In-Silico Evaluation of Silk Fibroin-Conjugated Doxycycline for Sustained Drug Delivery

Tetracyclines such as Doxycycline and Minocycline are broad-spectrum antibiotics. Their high oral bioavailability aids systemic absorption but limits achieving sustained local drug levels at the infection site. Sustained drug release to enhance the therapeutic efficacy and minimise side effects remains a significant challenge. This study investigated the conjugation of Doxycycline with silk fibroin (SF), which would provide sustained drug release at the target site. We employed an in-silico approach using molecular docking and molecular dynamics (MD) simulations to investigate the interaction and stability of antibiotics with SF. We also assessed the structural stability of SF when conjugated with these antibiotics. Molecular level characterization using a blind docking approach and MD simulation revealed that Doxycycline exhibited the strongest binding affinity of -6.0 kcal/mol, compared with both Tetracycline (−5.9 kcal/mol) and Minocycline (−5.7 kcal/mol).
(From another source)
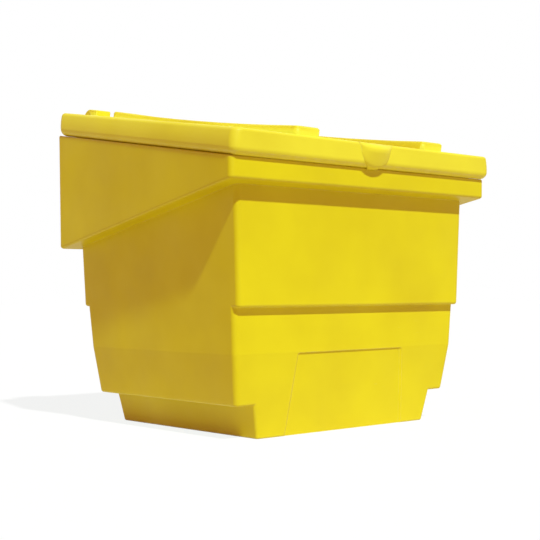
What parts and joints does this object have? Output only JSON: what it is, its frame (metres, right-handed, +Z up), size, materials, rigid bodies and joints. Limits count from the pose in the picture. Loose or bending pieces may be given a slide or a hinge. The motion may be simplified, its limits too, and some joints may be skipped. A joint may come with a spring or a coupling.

The MMPBSA analysis also showed that Doxycycline exhibited the highest binding energy of -25.71 kcal/mol compared to Tetracycline (−18.27 kcal/mol) and Minocycline (−10.8 kcal/mol). The strong binding energy and stability of Doxycycline with SF was attributed mainly by van der Waals interactions and hydrogen bonds. To evaluate the stability of protein-antibiotic complexes, 100 ns MD simulations were performed. The RMSD, RMSF, radius of gyration, SASA, and DSSP analyses revealed that SF was stable without much deformation upon docking of all three antibiotics. In summary, our computational results suggest that Doxycycline and SF conjugates offer a promising strategy for sustained drug delivery, potentially improving therapeutic efficacy in the treatment of chronic inflammatory diseases.